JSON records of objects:
════

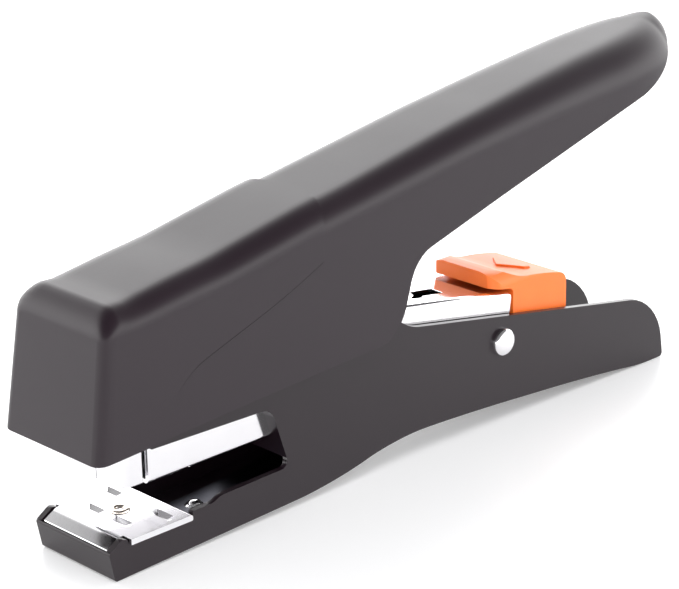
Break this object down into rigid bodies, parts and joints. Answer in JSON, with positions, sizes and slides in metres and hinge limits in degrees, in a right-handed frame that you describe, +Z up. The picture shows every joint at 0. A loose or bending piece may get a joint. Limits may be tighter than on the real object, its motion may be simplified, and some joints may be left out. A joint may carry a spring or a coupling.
{
  "type": "hand plier stapler",
  "caption": "Squeeze-grip plier stapler: black steel base with bright anvil, hinged black handle, bright magazine and lever arm, orange release button.",
  "frame": {"origin": "middle of the object's box on the surface it stands on", "axes": "+X from the jaw to the back of the handle, +Y across, +Z up"},
  "size_m": [0.1603, 0.0276, 0.073],
  "materials": {
    "black_paint": "satin",
    "black_shell": "satin, fine grained",
    "black_block": "moulded",
    "chrome": "bright plated",
    "nickel_eyelet": "bright",
    "zinc_steel": "zinc plated",
    "spring_steel": "drawn wire and strip",
    "blued_spring": "blued spring strip",
    "staple_wire": "galvanised wire",
    "orange_button": "satin moulded"
  },
  "bodies": {
    "base": {"base_channel": "black_paint", "anvil_plate": "chrome", "anvil_eyelet": "nickel_eyelet", "floor_rivet": "chrome", "rear_rivet_left": "chrome", "rear_rivet_right": "chrome", "pivot_stud_left": "zinc_steel", "pivot_stud_right": "zinc_steel", "lift_spring": "blued_spring"},
    "handle": {"handle_shell": "black_shell", "nose_cap": "black_shell", "handle_bracket": "zinc_steel", "roller_pin": "zinc_steel", "cap_screw_front": "zinc_steel", "cap_screw_rear": "zinc_steel"},
    "roller": {"press_roller": "zinc_steel"},
    "driver": {"driver_arm": "chrome", "driver_blade": "spring_steel", "blade_rivet_left": "zinc_steel", "blade_rivet_right": "zinc_steel", "return_spring": "spring_steel"},
    "magazine": {"magazine_channel": "chrome", "front_guard": "chrome", "staple_strip": "staple_wire"},
    "drawer": {"staple_rail": "zinc_steel", "pusher_rod": "zinc_steel", "pusher_spring": "spring_steel", "drawer_block": "black_block", "button_pin": "zinc_steel", "button_spring": "spring_steel"},
    "pusher": {"staple_pusher": "zinc_steel"},
    "button": {"release_button": "orange_button"}
  },
  "joints": [
    {"name": "handle_press", "type": "hinge", "parent": "base", "child": "handle", "pos_m": [-0.06255, 0, 0.032], "axis": [0, 1, 0], "range_deg": [0, 15.5], "stiffness_Nm_per_rad": 2, "springref_deg": -20.05},
    {"name": "roller_spin", "type": "hinge", "parent": "handle", "child": "roller", "pos_m": [-0.03355, 0, 0.03985], "axis": [0, 1, 0], "continuous": true},
    {"name": "driver_drop", "type": "hinge", "parent": "base", "child": "driver", "pos_m": [0.02435, 0, 0.0174], "axis": [0, 1, 0], "range_deg": [-8.1, 0], "deforming": ["return_spring"]},
    {"name": "magazine_drop", "type": "hinge", "parent": "base", "child": "magazine", "pos_m": [0.02435, 0, 0.0174], "axis": [0, 1, 0], "range_deg": [-3.95, 0], "deforming": ["lift_spring"]},
    {"name": "drawer_slide", "type": "slide", "parent": "magazine", "child": "drawer", "axis": [1, 0, 0], "range_m": [0, 0.034]},
    {"name": "pusher_slide", "type": "slide", "parent": "drawer", "child": "pusher", "axis": [1, 0, 0], "range_m": [0, 0.02], "stiffness_N_per_m": 60, "springref_m": -0.03, "deforming": ["pusher_spring"]},
    {"name": "button_press", "type": "hinge", "parent": "drawer", "child": "button", "pos_m": [0.03745, 0, 0.0182], "axis": [0, -1, 0], "range_deg": [0, 2.5], "stiffness_Nm_per_rad": 0.3, "springref_deg": -8.59, "deforming": ["button_spring"]}
  ],
  "couplings": [
    {"joint": "driver_drop", "follows": "handle_press", "ratio": -0.52},
    {"joint": "magazine_drop", "follows": "handle_press", "ratio": -0.2516}
  ]
}
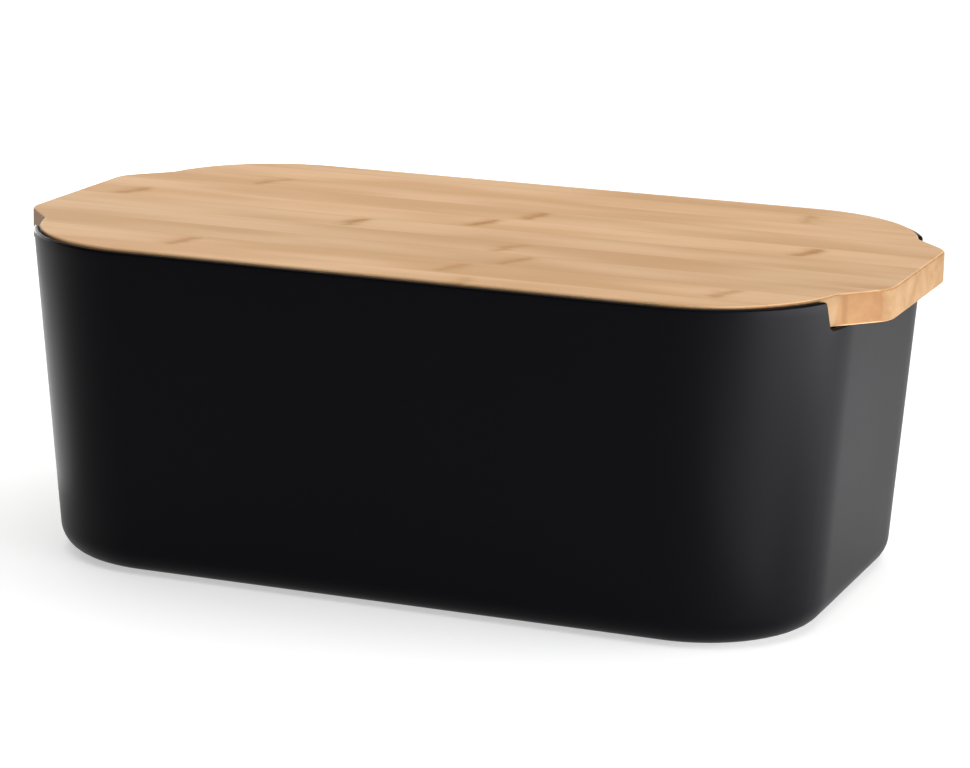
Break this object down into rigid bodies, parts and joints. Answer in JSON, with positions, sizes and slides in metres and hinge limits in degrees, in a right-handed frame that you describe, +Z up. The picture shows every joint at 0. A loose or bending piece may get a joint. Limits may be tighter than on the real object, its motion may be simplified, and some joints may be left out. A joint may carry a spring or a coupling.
{
  "type": "bread bin",
  "caption": "Tapered black plastic bread bin with rounded corners and notched rim ends, and a drop-in laminated bamboo lid board whose end tabs serve as grips.",
  "frame": {"origin": "on the table, under the middle of the bin", "axes": "+X along the bin's length, towards one end tab; -Y towards the front long side; +Z up through the lid"},
  "size_m": [0.3858, 0.2208, 0.1422],
  "materials": {
    "black_plastic": "satin moulded plastic, soft highlights",
    "bamboo": "sanded laminated bamboo, lightly oiled"
  },
  "bodies": {
    "bin": {"bin_body": "black_plastic"},
    "lid": {"lid_strip_01": "bamboo", "lid_strip_02": "bamboo", "lid_strip_03": "bamboo", "lid_strip_04": "bamboo", "lid_strip_05": "bamboo", "lid_strip_06": "bamboo", "lid_strip_07": "bamboo", "lid_strip_08": "bamboo", "lid_strip_09": "bamboo", "lid_strip_10": "bamboo"}
  },
  "joints": [
    {"name": "lid_lift", "type": "slide", "parent": "bin", "child": "lid", "axis": [0, 0, 1], "range_m": [0, 0.2]}
  ]
}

════

» WHAT NEEDS TO BE DONE
Each record above should be repeated exactly as it appears.

» EXPECTED ANSWER
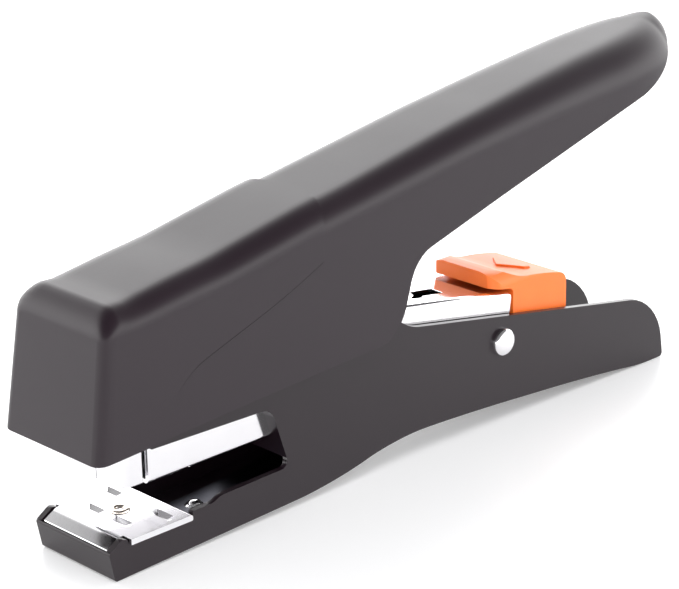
Break this object down into rigid bodies, parts and joints. Answer in JSON, with positions, sizes and slides in metres and hinge limits in degrees, in a right-handed frame that you describe, +Z up. The picture shows every joint at 0. A loose or bending piece may get a joint. Limits may be tighter than on the real object, its motion may be simplified, and some joints may be left out. A joint may carry a spring or a coupling.
{
  "type": "hand plier stapler",
  "caption": "Squeeze-grip plier stapler: black steel base with bright anvil, hinged black handle, bright magazine and lever arm, orange release button.",
  "frame": {"origin": "middle of the object's box on the surface it stands on", "axes": "+X from the jaw to the back of the handle, +Y across, +Z up"},
  "size_m": [0.1603, 0.0276, 0.073],
  "materials": {
    "black_paint": "satin",
    "black_shell": "satin, fine grained",
    "black_block": "moulded",
    "chrome": "bright plated",
    "nickel_eyelet": "bright",
    "zinc_steel": "zinc plated",
    "spring_steel": "drawn wire and strip",
    "blued_spring": "blued spring strip",
    "staple_wire": "galvanised wire",
    "orange_button": "satin moulded"
  },
  "bodies": {
    "base": {"base_channel": "black_paint", "anvil_plate": "chrome", "anvil_eyelet": "nickel_eyelet", "floor_rivet": "chrome", "rear_rivet_left": "chrome", "rear_rivet_right": "chrome", "pivot_stud_left": "zinc_steel", "pivot_stud_right": "zinc_steel", "lift_spring": "blued_spring"},
    "handle": {"handle_shell": "black_shell", "nose_cap": "black_shell", "handle_bracket": "zinc_steel", "roller_pin": "zinc_steel", "cap_screw_front": "zinc_steel", "cap_screw_rear": "zinc_steel"},
    "roller": {"press_roller": "zinc_steel"},
    "driver": {"driver_arm": "chrome", "driver_blade": "spring_steel", "blade_rivet_left": "zinc_steel", "blade_rivet_right": "zinc_steel", "return_spring": "spring_steel"},
    "magazine": {"magazine_channel": "chrome", "front_guard": "chrome", "staple_strip": "staple_wire"},
    "drawer": {"staple_rail": "zinc_steel", "pusher_rod": "zinc_steel", "pusher_spring": "spring_steel", "drawer_block": "black_block", "button_pin": "zinc_steel", "button_spring": "spring_steel"},
    "pusher": {"staple_pusher": "zinc_steel"},
    "button": {"release_button": "orange_button"}
  },
  "joints": [
    {"name": "handle_press", "type": "hinge", "parent": "base", "child": "handle", "pos_m": [-0.06255, 0, 0.032], "axis": [0, 1, 0], "range_deg": [0, 15.5], "stiffness_Nm_per_rad": 2, "springref_deg": -20.05},
    {"name": "roller_spin", "type": "hinge", "parent": "handle", "child": "roller", "pos_m": [-0.03355, 0, 0.03985], "axis": [0, 1, 0], "continuous": true},
    {"name": "driver_drop", "type": "hinge", "parent": "base", "child": "driver", "pos_m": [0.02435, 0, 0.0174], "axis": [0, 1, 0], "range_deg": [-8.1, 0], "deforming": ["return_spring"]},
    {"name": "magazine_drop", "type": "hinge", "parent": "base", "child": "magazine", "pos_m": [0.02435, 0, 0.0174], "axis": [0, 1, 0], "range_deg": [-3.95, 0], "deforming": ["lift_spring"]},
    {"name": "drawer_slide", "type": "slide", "parent": "magazine", "child": "drawer", "axis": [1, 0, 0], "range_m": [0, 0.034]},
    {"name": "pusher_slide", "type": "slide", "parent": "drawer", "child": "pusher", "axis": [1, 0, 0], "range_m": [0, 0.02], "stiffness_N_per_m": 60, "springref_m": -0.03, "deforming": ["pusher_spring"]},
    {"name": "button_press", "type": "hinge", "parent": "drawer", "child": "button", "pos_m": [0.03745, 0, 0.0182], "axis": [0, -1, 0], "range_deg": [0, 2.5], "stiffness_Nm_per_rad": 0.3, "springref_deg": -8.59, "deforming": ["button_spring"]}
  ],
  "couplings": [
    {"joint": "driver_drop", "follows": "handle_press", "ratio": -0.52},
    {"joint": "magazine_drop", "follows": "handle_press", "ratio": -0.2516}
  ]
}
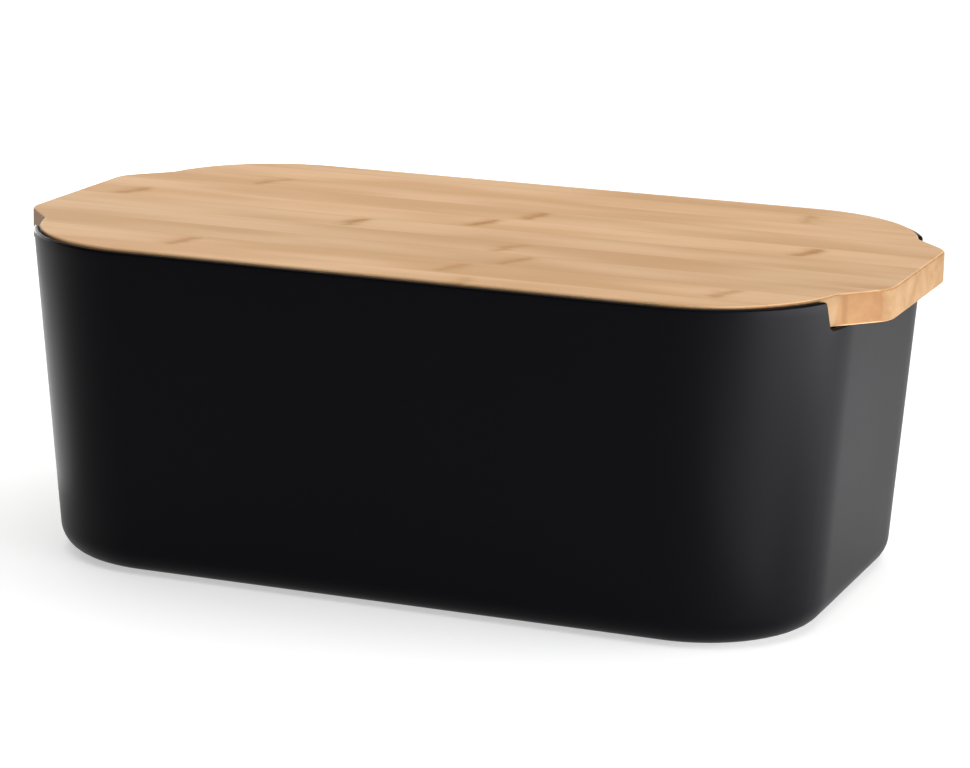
Break this object down into rigid bodies, parts and joints. Answer in JSON, with positions, sizes and slides in metres and hinge limits in degrees, in a right-handed frame that you describe, +Z up. The picture shows every joint at 0. A loose or bending piece may get a joint. Limits may be tighter than on the real object, its motion may be simplified, and some joints may be left out. A joint may carry a spring or a coupling.
{
  "type": "bread bin",
  "caption": "Tapered black plastic bread bin with rounded corners and notched rim ends, and a drop-in laminated bamboo lid board whose end tabs serve as grips.",
  "frame": {"origin": "on the table, under the middle of the bin", "axes": "+X along the bin's length, towards one end tab; -Y towards the front long side; +Z up through the lid"},
  "size_m": [0.3858, 0.2208, 0.1422],
  "materials": {
    "black_plastic": "satin moulded plastic, soft highlights",
    "bamboo": "sanded laminated bamboo, lightly oiled"
  },
  "bodies": {
    "bin": {"bin_body": "black_plastic"},
    "lid": {"lid_strip_01": "bamboo", "lid_strip_02": "bamboo", "lid_strip_03": "bamboo", "lid_strip_04": "bamboo", "lid_strip_05": "bamboo", "lid_strip_06": "bamboo", "lid_strip_07": "bamboo", "lid_strip_08": "bamboo", "lid_strip_09": "bamboo", "lid_strip_10": "bamboo"}
  },
  "joints": [
    {"name": "lid_lift", "type": "slide", "parent": "bin", "child": "lid", "axis": [0, 0, 1], "range_m": [0, 0.2]}
  ]
}